И опять скроется на пять минут.

— Ну, что?

— Одиннадцать рублей и пятьдесят копеек!

— Ай!— взвизгивает антрепренер. — Гастролер сегодня… да, потому что, да… тридцать стоит…

Снова подбегает к кассе:

— Да, потому что, да, не подбавляется?

— Как не подбавляться— подбавляется: одиннадцать сорок, — промолвился кассир.

— Как сорок? — кричит Смирнов. — Да, потому что, да… сейчас пятьдесят говорил…

Входит в кассу и, не смотря на протесты кассира, начинает поверять билетную книгу. Насчитываете проданных билетов на восемнадцать рублей и накидывается на кассира:

— Да, потому что, да… врешь… на восемнадцать… мошенник… да, потому что, да… гибели моей хочешь.

— Обсчитался я, значит…

— Обсчитался!… Да, потому что, да… хозяйские доходы просчитываешь… я тебя на четвертак штрафую…

— Помилуйте, за что же?

— Да, потому что, да… у меня порядок такой…
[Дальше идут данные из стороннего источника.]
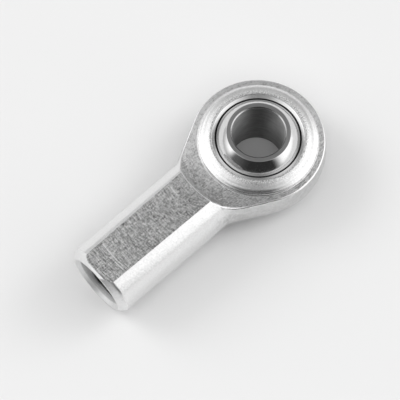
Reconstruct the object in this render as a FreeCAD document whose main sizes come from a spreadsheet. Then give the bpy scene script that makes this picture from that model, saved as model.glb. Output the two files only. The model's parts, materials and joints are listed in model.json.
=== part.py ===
import FreeCAD, Part
import math
import os

import Sketcher

# Female rod end bearing, metric size 14, dimensions in millimetres.
#
# Frame: the origin is the centre of the ball, +Z is the axis of the ball's bore, and the
# shank runs along -X. The shape is the same above and below the XY plane, and the same on
# both sides of the XZ plane.
#
# housing  forged and turned body: round head, tapering neck, shank with two wrench flats,
#          threaded hole in the shank's end, and a raised lip on each side of the head
# race     ring held in the head by the two lips, with a spherical bore
# liner    thin spherical sleeve between race and ball
# ball     truncated sphere with a through bore

DIMENSIONS = {
    # ball
    "ball_radius": 12.70,
    "ball_half_width": 9.50,
    "ball_bore_radius": 7.00,
    "ball_bore_chamfer": 0.35,
    "ball_face_round": 0.08,
    # liner
    "liner_bore_radius": 12.73,
    "liner_outer_radius": 12.98,
    "liner_half_width": 5.40,
    # race
    "race_bore_radius": 13.00,
    "race_outer_radius": 14.60,
    "race_shoulder_height": 4.00,
    "race_mouth_height": 6.10,
    "race_crest_radius": 12.28,
    "race_crest_height": 6.58,
    "race_crest_round": 0.10,
    "race_groove_height": 6.45,
    # head and the lips that hold the race
    "head_radius": 18.30,
    "head_flat_height": 4.50,
    "lip_inner_radius": 12.52,
    "lip_crest_radius": 12.78,
    "lip_crest_height": 6.75,
    "lip_crest_round": 0.25,
    "lip_outer_radius": 15.95,
    "lip_bend_radius": 14.90,
    "lip_bend_height": 5.88,
    "lip_bend_round": 2.50,
    "lip_shoulder_height": 5.14,
    "lip_shoulder_round": 0.70,
    "lip_foot_round": 0.15,
    # step from the head's flat up to the shank, a cone about the bore's axis
    "step_foot_radius": 20.40,
    "step_lean": 30.0,
    "step_foot_round": 3.00,
    # outer edges of the head's flats and of the steps
    "relief_edge_round": 0.50,
    # neck and shank
    "neck_angle": 63.0,
    "neck_round": 4.0,
    "shank_length": 57.0,
    "shank_neck_radius": 10.38,
    "shank_end_radius": 10.12,
    "shank_end_chamfer": 1.60,
    "shank_end_round": 1.20,
    "shank_crest_round": 0.20,
    "wrench_flat_height": 8.75,
    "flat_end_bevel": 0.55,
    "flat_end_angle": 40.0,
    "flat_end_round": 1.50,
    # threaded hole: its wall is at the thread's major diameter
    "thread_radius": 7.00,
    "thread_countersink": 1.10,
    "thread_depth": 26.5,
    "core_radius": 6.00,
    "core_depth": 29.5,
    "drill_tip_length": 3.6,
    # how far a cut's outline stands clear of the solid that it cuts
    "clearance": 1.0,
}

SHEET = "dims"
TOLERANCE = 0.02
EDGE_SAMPLES = 7


def make_sheet(doc):
    """Put the driving dimensions in a spreadsheet, one alias a row."""
    sheet = doc.addObject("Spreadsheet::Sheet", SHEET)
    for row, (alias, size) in enumerate(DIMENSIONS.items(), start=1):
        sheet.set("A%d" % row, alias)
        sheet.set("B%d" % row, str(size))
        sheet.setAlias("B%d" % row, alias)
    doc.recompute()
    return sheet


def make_body(doc, label):
    body = doc.addObject("PartDesign::Body", label)
    body.Label = label
    body.Placement = FreeCAD.Placement()
    return body


def origin_item(body, role):
    for item in body.Origin.OriginFeatures:
        if item.Role == role:
            return item
    raise RuntimeError("no origin item " + role)


def make_sketch(body, name, plane):
    sketch = body.newObject("Sketcher::SketchObject", name)
    sketch.AttachmentSupport = [(origin_item(body, plane), "")]
    sketch.MapMode = "FlatFace"
    return sketch


class Outline:
    """A closed outline in a sketch, each corner and radius of it bound to the spreadsheet.

    A corner is a tuple of expressions (x, y). Two more kinds have a third entry:
    (x, y, "ccw") or (x, y, "cw")  the edge that leaves the corner is an arc about the
                                   sketch's origin, turning that way
    (x, y, radius)                 the corner between two straight edges is rounded
    """

    def __init__(self, sheet, sketch, corners):
        self.sheet = sheet
        self.sketch = sketch
        self.corners = corners
        self.points = [FreeCAD.Vector(self.number(c[0]), self.number(c[1])) for c in corners]
        self.edges = [self.add_edge(i) for i in range(len(corners))]
        for i in range(len(corners)):
            if self.is_rounded(i):
                self.round_corner(i)
            else:
                self.join_at_corner(i)
        if sketch.solve() != 0:
            raise RuntimeError(sketch.Name + " doesn't solve")

    def number(self, expression):
        return float(self.sheet.evalExpression(expression))

    def leaves_as_arc(self, i):
        return self.corners[i][2:] in (("ccw",), ("cw",))

    def is_rounded(self, i):
        return len(self.corners[i]) == 3 and not self.leaves_as_arc(i)

    def add_edge(self, i):
        """Add the edge from corner i to the next, and give its number, start and end."""
        first, last = self.points[i], self.points[(i + 1) % len(self.points)]
        if not self.leaves_as_arc(i):
            first, last = self.trimmed(i, first, last)
            return self.sketch.addGeometry(Part.LineSegment(first, last), False), 1, 2
        circle = Part.Circle(FreeCAD.Vector(), FreeCAD.Vector(0, 0, 1), first.Length)
        counter_clockwise = self.corners[i][2] == "ccw"
        low, high = (first, last) if counter_clockwise else (last, first)
        angles = [math.atan2(low.y, low.x), math.atan2(high.y, high.x)]
        if angles[1] < angles[0]:
            angles[1] += 2 * math.pi
        edge = self.sketch.addGeometry(Part.ArcOfCircle(circle, *angles), False)
        self.sketch.addConstraint(Sketcher.Constraint("Coincident", edge, 3, -1, 1))
        return (edge, 1, 2) if counter_clockwise else (edge, 2, 1)

    def trim_length(self, i):
        """How far a rounded corner's arc starts from the corner."""
        if not self.is_rounded(i):
            return 0.0
        before, here = self.points[i - 1], self.points[i]
        after = self.points[(i + 1) % len(self.points)]
        half_turn = (here - before).getAngle(after - here) / 2
        return self.number(self.corners[i][2]) * math.tan(half_turn)

    def trimmed(self, i, first, last):
        along = (last - first).normalize()
        last_trim = self.trim_length((i + 1) % len(self.points))
        return first + along * self.trim_length(i), last - along * last_trim

    def bind(self, kind, edge, end, expression):
        """Tie one coordinate of a point to an expression; a plain 0 puts it on the axis."""
        vertical_axis, horizontal_axis = -2, -1
        if expression == "0":
            axis = vertical_axis if kind == "DistanceX" else horizontal_axis
            self.sketch.addConstraint(Sketcher.Constraint("PointOnObject", edge, end, axis))
            return
        point = self.sketch.getPoint(edge, end)
        size = point.x if kind == "DistanceX" else point.y
        index = self.sketch.addConstraint(Sketcher.Constraint(kind, edge, end, size))
        self.sketch.setExpression("Constraints[%d]" % index, expression)

    def join_at_corner(self, i):
        before, _, before_end = self.edges[i - 1]
        edge, start, _ = self.edges[i]
        self.sketch.addConstraint(
            Sketcher.Constraint("Coincident", before, before_end, edge, start))
        self.bind("DistanceX", edge, start, self.corners[i][0])
        ends_an_arc = self.leaves_as_arc(i - 1)
        if not ends_an_arc or self.corners[i][1] == "0":
            self.bind("DistanceY", edge, start, self.corners[i][1])

    def round_corner(self, i):
        """Join two straight edges by a tangent arc, and hold their crossing at the corner."""
        before, _, before_end = self.edges[i - 1]
        edge, start, _ = self.edges[i]
        first, last = self.sketch.getPoint(before, before_end), self.sketch.getPoint(edge, start)
        corner = self.points[i]
        radius = self.number(self.corners[i][2])
        middle_side = ((first + last) * 0.5 - corner).normalize()
        reach = math.hypot(radius, self.trim_length(i))
        centre = corner + middle_side * reach
        on_arc = centre - middle_side * radius
        arc = self.sketch.addGeometry(Part.Arc(first, on_arc, last), False)
        ends = (1, 2) if self.sketch.getPoint(arc, 1).isEqual(first, 1e-6) else (2, 1)
        mark = self.sketch.addGeometry(Part.Point(corner), True)
        for constraint in (
                Sketcher.Constraint("Tangent", before, before_end, arc, ends[0]),
                Sketcher.Constraint("Tangent", arc, ends[1], edge, start),
                Sketcher.Constraint("PointOnObject", mark, 1, before),
                Sketcher.Constraint("PointOnObject", mark, 1, edge)):
            self.sketch.addConstraint(constraint)
        self.bind("DistanceX", mark, 1, self.corners[i][0])
        self.bind("DistanceY", mark, 1, self.corners[i][1])
        index = self.sketch.addConstraint(Sketcher.Constraint("Radius", arc, radius))
        self.sketch.setExpression("Constraints[%d]" % index, self.corners[i][2])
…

Скуп был Смирнов необычайно. Гвозди на сцену давал по счету, и беда, если плотник во время спектакля, при недохватке, спросить еще.

— Воруешь! — закричит на него Смирнов. — Да, потому что, да… всегда восемь гвоздей идет, а нынче девять просишь… мошенник…

Когда по ремаркам пьес на сцену требовалось вино, фрукты, — Смирнов приказывал вливать в бутылки спитой чай, от которого, если бывало актеры по забывчивости проглотят на сцене по ходу пьесы хоть глоток, делалось тошно и дурно. Вместо фруктов, даже таких дешевых, как яблоки, на сцену подавался белый хлеб, нарезанный круглыми кусочками, что вынуждало исполнителей покупать на свой счет всякие бутафорские вещи, которые приходилось есть или пить. Помню, для какой-то пьесы я приобрел десяток яблоков и сдал их бутафору, который и подавал их на сцену. Из них осталось штук семь. После спектакля подбегает к бутафору расчетливый антрепренер с приказанием:

— Яблоков не лопать!.. Да, потому что, да… завтра ведь опять комедия с яблоками будет… Пригодятся…

При таких экономических условиях, говорят, Смирнов накопил много денег.